— start —
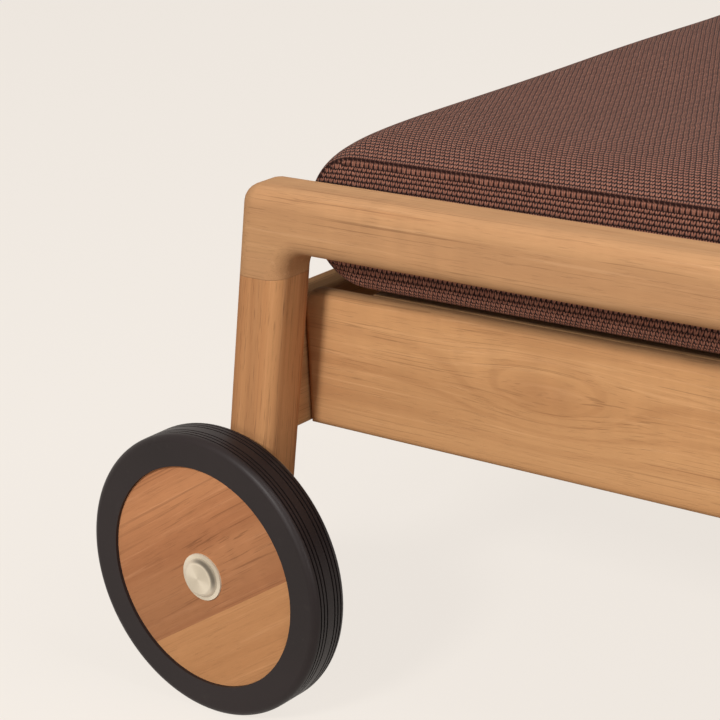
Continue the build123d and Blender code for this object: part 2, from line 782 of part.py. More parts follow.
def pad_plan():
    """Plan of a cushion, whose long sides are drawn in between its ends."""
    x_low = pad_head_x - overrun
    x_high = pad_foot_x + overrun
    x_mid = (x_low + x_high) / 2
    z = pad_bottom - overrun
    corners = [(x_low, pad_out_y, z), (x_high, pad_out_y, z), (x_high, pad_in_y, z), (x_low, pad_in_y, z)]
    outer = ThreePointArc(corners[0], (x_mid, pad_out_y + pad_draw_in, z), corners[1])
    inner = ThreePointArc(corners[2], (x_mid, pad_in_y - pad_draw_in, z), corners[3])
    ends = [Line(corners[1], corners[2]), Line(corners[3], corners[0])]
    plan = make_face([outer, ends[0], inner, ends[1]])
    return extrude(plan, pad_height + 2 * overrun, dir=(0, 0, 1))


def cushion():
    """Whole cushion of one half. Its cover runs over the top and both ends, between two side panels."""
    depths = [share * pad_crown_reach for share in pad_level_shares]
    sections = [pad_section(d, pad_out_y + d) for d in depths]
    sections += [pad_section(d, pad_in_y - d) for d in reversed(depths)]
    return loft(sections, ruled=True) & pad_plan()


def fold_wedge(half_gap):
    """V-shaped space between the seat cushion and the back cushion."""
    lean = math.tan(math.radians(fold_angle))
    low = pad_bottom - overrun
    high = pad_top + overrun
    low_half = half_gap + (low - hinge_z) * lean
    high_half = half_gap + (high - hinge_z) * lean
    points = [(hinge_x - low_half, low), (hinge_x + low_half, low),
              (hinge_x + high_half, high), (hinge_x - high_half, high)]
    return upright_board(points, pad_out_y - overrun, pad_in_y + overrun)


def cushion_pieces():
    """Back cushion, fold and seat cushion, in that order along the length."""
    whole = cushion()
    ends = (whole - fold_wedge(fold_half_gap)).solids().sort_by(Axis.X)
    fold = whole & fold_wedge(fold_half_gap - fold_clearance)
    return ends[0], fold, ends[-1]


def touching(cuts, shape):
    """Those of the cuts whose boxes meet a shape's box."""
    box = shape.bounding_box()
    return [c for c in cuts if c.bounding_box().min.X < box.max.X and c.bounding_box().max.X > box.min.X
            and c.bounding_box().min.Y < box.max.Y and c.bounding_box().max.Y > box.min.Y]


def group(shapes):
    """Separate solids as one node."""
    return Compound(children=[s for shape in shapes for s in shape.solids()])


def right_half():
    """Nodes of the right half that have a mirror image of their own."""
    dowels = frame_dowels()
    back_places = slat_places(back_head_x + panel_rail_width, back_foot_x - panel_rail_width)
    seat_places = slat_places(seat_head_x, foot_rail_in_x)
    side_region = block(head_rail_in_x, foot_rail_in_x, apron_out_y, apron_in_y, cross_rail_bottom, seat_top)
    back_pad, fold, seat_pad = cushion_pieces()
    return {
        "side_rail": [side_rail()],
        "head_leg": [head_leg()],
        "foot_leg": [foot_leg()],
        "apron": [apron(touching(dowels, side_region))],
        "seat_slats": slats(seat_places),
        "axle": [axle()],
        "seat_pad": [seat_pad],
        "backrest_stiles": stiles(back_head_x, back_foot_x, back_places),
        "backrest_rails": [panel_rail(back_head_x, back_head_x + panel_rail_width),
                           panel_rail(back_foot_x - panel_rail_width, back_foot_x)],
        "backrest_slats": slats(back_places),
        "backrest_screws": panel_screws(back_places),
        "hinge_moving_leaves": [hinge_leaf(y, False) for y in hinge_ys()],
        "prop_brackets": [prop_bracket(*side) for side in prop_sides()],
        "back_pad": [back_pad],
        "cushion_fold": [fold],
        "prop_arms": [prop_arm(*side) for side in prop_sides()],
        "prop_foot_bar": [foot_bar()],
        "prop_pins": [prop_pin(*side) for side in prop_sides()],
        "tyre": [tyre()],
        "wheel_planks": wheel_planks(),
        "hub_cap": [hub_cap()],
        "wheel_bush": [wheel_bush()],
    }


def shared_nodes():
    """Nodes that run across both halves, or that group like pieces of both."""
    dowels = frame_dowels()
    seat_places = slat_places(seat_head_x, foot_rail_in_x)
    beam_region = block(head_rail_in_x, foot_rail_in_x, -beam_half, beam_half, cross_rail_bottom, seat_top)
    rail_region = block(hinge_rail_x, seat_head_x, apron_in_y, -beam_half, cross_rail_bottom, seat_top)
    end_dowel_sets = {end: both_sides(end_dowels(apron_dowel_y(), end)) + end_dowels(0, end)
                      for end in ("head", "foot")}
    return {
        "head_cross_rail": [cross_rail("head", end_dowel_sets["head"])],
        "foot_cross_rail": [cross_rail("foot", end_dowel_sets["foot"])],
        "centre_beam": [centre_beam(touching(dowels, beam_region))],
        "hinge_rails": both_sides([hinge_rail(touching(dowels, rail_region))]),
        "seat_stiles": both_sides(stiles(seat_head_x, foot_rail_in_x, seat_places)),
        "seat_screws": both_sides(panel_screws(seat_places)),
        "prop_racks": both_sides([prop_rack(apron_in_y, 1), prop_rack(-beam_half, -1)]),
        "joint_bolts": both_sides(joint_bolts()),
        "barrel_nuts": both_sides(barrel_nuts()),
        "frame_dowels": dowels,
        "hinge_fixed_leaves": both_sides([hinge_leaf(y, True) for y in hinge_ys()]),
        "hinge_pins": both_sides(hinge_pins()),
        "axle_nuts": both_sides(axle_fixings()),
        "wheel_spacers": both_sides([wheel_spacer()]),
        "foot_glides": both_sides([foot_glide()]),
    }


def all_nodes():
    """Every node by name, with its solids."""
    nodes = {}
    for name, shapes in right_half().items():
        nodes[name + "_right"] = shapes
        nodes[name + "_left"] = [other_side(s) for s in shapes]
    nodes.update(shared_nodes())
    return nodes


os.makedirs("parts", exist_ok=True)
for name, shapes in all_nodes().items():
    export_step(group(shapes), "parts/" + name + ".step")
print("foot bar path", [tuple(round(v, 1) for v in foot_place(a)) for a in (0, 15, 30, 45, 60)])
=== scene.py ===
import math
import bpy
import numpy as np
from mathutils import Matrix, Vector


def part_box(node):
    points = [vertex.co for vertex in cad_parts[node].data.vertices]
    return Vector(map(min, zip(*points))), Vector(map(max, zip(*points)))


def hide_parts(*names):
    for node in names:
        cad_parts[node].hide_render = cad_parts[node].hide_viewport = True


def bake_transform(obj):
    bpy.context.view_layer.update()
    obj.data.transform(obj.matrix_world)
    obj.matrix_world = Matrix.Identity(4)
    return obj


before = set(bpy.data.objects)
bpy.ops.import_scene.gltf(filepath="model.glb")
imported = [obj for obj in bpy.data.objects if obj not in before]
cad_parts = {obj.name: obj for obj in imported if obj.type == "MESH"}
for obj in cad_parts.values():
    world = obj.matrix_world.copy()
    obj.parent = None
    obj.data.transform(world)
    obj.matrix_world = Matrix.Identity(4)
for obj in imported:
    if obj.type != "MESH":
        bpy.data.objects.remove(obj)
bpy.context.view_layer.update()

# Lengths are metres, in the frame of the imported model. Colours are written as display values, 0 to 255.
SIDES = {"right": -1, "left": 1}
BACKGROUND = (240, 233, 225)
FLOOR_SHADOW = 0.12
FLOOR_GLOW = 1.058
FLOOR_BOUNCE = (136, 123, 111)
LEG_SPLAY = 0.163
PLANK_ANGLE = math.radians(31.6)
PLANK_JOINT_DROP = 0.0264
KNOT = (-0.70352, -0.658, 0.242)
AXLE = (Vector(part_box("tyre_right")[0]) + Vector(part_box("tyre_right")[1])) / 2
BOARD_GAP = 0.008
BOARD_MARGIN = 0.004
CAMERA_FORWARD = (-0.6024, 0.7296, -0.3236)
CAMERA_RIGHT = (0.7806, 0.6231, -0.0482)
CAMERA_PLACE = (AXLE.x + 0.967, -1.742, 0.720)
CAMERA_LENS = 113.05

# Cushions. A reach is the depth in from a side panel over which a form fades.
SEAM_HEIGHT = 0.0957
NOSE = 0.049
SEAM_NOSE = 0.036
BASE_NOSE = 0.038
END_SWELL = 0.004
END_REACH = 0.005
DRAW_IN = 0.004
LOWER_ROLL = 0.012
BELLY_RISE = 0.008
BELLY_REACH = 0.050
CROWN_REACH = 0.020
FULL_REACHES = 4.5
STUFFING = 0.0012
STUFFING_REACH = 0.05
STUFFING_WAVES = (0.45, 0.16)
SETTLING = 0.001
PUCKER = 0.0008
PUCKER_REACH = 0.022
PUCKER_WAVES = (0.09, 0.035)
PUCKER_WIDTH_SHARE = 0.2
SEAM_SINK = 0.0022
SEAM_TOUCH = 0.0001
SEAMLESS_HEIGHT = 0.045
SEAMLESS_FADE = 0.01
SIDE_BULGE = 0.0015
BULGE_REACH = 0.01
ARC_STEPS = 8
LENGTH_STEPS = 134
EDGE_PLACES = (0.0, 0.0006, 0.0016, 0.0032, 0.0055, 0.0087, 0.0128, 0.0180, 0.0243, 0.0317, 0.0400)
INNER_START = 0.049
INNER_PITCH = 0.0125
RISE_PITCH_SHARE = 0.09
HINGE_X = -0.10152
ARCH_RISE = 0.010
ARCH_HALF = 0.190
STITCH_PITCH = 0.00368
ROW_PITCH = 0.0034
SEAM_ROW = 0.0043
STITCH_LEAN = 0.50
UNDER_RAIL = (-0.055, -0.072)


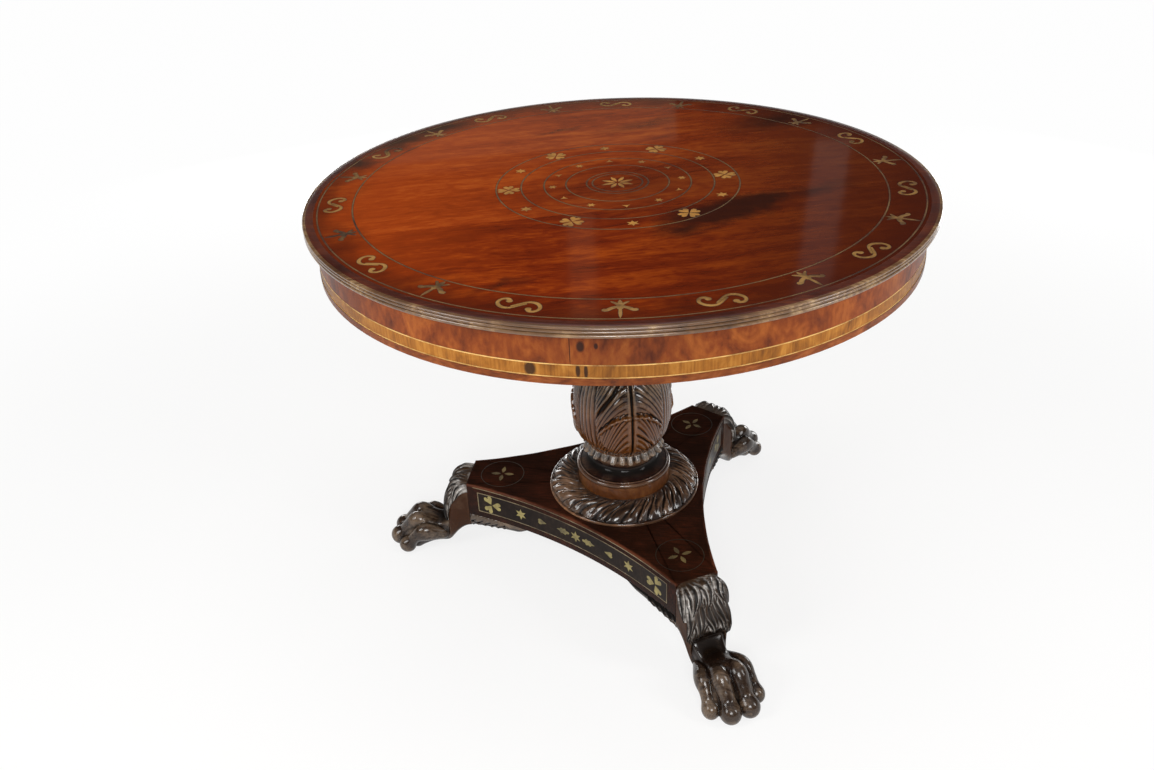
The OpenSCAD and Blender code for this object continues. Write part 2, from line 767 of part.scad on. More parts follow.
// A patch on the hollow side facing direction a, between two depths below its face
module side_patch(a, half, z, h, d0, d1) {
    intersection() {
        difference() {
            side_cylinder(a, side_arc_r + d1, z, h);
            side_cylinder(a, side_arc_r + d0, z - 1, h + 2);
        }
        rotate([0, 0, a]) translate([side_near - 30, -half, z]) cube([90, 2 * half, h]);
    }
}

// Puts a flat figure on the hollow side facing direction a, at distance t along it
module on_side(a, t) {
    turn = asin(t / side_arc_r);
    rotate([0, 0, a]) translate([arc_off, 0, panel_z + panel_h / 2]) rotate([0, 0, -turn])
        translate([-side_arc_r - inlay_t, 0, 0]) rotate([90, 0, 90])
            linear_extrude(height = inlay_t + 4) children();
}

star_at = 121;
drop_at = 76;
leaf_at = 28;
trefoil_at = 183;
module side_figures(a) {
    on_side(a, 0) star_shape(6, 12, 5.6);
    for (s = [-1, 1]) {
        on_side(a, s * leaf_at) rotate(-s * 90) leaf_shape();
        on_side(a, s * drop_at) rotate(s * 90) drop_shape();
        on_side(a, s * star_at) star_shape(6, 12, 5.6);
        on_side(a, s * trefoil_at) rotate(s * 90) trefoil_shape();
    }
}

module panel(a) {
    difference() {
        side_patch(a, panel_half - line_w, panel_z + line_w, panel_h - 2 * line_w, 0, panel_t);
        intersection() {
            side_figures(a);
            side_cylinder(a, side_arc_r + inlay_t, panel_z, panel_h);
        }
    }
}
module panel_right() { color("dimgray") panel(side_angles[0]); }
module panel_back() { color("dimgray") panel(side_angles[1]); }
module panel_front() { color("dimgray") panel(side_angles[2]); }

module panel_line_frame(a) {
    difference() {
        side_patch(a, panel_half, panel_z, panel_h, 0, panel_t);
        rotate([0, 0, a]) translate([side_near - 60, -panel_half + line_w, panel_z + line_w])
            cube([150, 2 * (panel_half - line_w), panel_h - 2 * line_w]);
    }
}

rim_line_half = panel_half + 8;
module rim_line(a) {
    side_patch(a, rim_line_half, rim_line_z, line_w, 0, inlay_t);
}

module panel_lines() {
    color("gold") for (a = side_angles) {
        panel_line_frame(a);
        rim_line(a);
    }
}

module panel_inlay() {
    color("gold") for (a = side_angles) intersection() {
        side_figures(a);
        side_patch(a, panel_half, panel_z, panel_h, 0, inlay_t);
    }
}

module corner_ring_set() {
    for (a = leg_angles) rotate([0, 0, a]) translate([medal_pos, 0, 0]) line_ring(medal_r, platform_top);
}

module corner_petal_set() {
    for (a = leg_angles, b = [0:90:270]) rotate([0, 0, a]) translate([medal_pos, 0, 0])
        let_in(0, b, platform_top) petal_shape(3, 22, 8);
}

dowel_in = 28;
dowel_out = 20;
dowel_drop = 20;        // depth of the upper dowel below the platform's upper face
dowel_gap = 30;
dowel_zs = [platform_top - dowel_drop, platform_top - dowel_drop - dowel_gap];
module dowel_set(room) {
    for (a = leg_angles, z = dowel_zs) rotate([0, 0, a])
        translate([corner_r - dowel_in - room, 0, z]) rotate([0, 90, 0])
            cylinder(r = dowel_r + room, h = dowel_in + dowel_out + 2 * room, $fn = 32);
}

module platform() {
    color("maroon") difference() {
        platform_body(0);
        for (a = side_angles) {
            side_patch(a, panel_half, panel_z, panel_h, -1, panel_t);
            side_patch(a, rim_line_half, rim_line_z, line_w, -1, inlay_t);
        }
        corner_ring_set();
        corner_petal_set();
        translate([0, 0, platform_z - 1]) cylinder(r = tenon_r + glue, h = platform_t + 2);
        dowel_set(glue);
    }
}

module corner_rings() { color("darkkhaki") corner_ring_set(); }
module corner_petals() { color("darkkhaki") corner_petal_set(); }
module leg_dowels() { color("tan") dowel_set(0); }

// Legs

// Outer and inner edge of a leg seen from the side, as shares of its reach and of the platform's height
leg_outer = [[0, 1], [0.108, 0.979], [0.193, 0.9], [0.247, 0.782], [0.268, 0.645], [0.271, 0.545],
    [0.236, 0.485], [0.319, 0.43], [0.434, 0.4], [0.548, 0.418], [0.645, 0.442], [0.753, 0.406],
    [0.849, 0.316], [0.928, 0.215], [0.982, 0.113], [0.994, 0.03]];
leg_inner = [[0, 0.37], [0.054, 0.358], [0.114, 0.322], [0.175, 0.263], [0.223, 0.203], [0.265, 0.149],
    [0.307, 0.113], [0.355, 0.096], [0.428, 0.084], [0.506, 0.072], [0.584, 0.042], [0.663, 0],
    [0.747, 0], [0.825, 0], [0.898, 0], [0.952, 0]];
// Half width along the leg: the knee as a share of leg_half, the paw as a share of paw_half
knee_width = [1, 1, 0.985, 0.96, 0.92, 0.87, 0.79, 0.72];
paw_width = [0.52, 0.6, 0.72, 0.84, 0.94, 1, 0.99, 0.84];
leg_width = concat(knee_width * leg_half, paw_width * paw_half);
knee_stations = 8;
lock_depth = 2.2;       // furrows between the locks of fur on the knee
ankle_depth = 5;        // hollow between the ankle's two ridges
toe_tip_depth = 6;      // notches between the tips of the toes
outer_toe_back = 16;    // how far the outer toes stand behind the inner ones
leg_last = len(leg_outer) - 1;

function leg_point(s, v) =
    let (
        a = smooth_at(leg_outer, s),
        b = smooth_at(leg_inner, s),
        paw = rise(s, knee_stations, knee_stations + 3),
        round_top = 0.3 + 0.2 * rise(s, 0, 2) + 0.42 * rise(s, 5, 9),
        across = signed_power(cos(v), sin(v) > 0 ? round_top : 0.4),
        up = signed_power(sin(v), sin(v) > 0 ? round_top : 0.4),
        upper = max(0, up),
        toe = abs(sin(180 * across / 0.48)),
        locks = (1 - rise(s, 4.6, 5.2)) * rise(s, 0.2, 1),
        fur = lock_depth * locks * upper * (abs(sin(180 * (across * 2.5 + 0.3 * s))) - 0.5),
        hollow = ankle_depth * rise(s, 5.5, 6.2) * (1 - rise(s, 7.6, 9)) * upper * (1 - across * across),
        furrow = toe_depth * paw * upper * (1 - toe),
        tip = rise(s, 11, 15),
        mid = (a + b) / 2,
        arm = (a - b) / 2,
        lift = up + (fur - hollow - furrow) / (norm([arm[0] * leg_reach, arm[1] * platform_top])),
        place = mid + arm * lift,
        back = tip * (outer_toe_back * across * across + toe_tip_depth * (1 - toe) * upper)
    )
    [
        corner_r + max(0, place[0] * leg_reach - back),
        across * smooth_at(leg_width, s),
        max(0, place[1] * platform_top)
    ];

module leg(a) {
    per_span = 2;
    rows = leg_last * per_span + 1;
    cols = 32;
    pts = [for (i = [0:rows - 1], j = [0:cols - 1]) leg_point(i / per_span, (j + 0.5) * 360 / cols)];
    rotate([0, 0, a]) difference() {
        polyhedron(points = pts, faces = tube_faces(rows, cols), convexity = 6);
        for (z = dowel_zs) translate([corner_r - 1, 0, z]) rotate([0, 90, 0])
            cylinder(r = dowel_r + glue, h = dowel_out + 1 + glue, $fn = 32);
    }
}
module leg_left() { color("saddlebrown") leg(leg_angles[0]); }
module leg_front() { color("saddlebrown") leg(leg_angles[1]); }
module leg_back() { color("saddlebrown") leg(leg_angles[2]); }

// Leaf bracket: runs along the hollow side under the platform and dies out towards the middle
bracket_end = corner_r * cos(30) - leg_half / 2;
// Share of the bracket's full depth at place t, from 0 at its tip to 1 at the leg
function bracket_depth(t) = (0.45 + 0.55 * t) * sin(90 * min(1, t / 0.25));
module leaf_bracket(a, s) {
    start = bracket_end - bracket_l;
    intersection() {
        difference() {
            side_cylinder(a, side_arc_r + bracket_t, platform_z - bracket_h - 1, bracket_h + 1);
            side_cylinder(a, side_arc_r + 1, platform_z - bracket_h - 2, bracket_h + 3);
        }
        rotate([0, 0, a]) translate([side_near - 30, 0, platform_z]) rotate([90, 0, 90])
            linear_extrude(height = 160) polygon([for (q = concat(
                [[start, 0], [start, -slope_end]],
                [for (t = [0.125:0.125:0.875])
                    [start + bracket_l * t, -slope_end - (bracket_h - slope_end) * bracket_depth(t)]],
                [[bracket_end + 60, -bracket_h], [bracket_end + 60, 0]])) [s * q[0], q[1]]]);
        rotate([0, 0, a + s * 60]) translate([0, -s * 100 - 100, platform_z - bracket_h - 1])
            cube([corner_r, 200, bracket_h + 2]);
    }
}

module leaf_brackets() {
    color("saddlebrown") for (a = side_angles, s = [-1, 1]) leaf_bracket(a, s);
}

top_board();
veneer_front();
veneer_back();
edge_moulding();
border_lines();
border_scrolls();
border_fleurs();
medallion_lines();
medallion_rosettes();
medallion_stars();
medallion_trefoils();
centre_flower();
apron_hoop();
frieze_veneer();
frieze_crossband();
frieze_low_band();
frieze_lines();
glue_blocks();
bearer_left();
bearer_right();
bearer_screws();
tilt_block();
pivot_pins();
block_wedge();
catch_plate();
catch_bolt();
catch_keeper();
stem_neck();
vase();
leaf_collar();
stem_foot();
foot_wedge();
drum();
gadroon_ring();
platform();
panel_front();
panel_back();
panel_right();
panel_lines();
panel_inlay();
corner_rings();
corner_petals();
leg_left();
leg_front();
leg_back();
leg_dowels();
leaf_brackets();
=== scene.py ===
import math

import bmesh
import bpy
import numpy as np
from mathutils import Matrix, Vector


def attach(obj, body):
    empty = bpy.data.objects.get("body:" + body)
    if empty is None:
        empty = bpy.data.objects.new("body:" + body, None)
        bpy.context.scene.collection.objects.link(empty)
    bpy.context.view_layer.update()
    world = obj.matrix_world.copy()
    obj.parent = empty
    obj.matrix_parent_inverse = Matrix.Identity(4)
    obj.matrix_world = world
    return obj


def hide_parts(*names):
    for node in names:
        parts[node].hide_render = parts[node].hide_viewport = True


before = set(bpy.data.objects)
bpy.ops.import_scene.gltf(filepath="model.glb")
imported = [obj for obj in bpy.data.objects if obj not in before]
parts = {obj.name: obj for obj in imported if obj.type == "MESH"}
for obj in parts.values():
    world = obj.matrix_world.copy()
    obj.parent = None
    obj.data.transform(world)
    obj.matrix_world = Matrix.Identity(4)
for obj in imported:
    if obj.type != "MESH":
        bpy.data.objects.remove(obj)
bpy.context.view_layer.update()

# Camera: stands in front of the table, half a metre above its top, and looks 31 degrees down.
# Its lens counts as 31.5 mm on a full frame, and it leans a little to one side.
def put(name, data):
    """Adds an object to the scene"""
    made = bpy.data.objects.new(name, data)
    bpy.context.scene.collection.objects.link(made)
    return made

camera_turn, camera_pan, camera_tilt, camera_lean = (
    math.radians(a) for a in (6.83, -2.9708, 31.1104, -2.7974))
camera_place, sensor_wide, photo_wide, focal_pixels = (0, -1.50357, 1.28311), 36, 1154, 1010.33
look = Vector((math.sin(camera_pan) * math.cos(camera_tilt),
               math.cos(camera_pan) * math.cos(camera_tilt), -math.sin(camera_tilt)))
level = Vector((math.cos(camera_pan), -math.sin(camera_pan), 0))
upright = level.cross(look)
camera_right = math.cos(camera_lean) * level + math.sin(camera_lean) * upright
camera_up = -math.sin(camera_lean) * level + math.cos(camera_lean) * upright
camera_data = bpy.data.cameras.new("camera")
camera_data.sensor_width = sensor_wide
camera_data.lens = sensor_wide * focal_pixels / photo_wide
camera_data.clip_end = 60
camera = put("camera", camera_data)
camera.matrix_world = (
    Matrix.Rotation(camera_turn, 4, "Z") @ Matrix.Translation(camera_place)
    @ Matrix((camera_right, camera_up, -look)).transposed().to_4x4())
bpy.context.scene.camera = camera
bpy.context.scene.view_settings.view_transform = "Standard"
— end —
• To be done:
Please return, exactly as they appear, the lines starting at the one that contains "top_board();" and ending at the one that contains "obj.matrix_parent_inverse = Matrix.Identity(4)".

• Answer to the exercise:
top_board();
veneer_front();
veneer_back();
edge_moulding();
border_lines();
border_scrolls();
border_fleurs();
medallion_lines();
medallion_rosettes();
medallion_stars();
medallion_trefoils();
centre_flower();
apron_hoop();
frieze_veneer();
frieze_crossband();
frieze_low_band();
frieze_lines();
glue_blocks();
bearer_left();
bearer_right();
bearer_screws();
tilt_block();
pivot_pins();
block_wedge();
catch_plate();
catch_bolt();
catch_keeper();
stem_neck();
vase();
leaf_collar();
stem_foot();
foot_wedge();
drum();
gadroon_ring();
platform();
panel_front();
panel_back();
panel_right();
panel_lines();
panel_inlay();
corner_rings();
corner_petals();
leg_left();
leg_front();
leg_back();
leg_dowels();
leaf_brackets();
=== scene.py ===
import math

import bmesh
import bpy
import numpy as np
from mathutils import Matrix, Vector


def attach(obj, body):
    empty = bpy.data.objects.get("body:" + body)
    if empty is None:
        empty = bpy.data.objects.new("body:" + body, None)
        bpy.context.scene.collection.objects.link(empty)
    bpy.context.view_layer.update()
    world = obj.matrix_world.copy()
    obj.parent = empty
    obj.matrix_parent_inverse = Matrix.Identity(4)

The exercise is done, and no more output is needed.